With participation from ZTE, Accelink, and others, China is rapidly building a complete domestic optical module and silicon-photonics supply chain.

Next-Generation AI Data Centers: Technological Transformation and Opportunities

For many years, NVIDIA’s InfiniBand has dominated AI scale-out markets with sub-2 µs latency and zero packet loss. However, with the June 2025 release of UEC 1.0, Ethernet is rapidly closing the gap in latency and reliability while reclaiming competitiveness. Broadcom continues its two-year bandwidth-doubling cycle, relentlessly advancing Ethernet hardware performance.

As rates reach 1.6 Tbps and beyond, pluggable optics’ power and latency become bottlenecks, making CPO the future mainstream. Broadcom has led CPO deployment since 2022; NVIDIA plans InfiniBand CPO in H2 2025.

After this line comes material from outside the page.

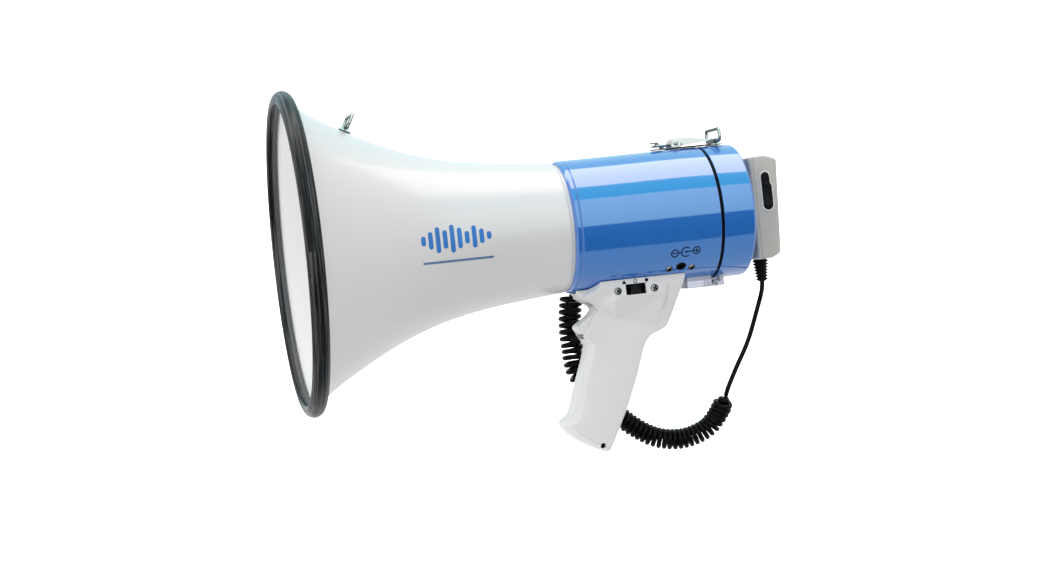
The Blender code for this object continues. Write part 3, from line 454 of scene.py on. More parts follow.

As Ethernet and CPO mature, AI data center networks are fully transitioning to high-speed optical interconnects, creating massive opportunities for optical transceivers and upstream supply chains (silicon-photonics chips, lasers, fiber modules).

In the scale-out domain:

• NVIDIA is expected to continue leading the traditional InfiniBand segment.
• Broadcom is poised to maintain dominant share in Ethernet via superior high-bandwidth ASICs, CPO leadership, and UEC implementation.

In August 2025, both NVIDIA and Broadcom unveiled “Scale-Across” concepts to extend connectivity across multiple data centers—the next paradigm in high-performance networking.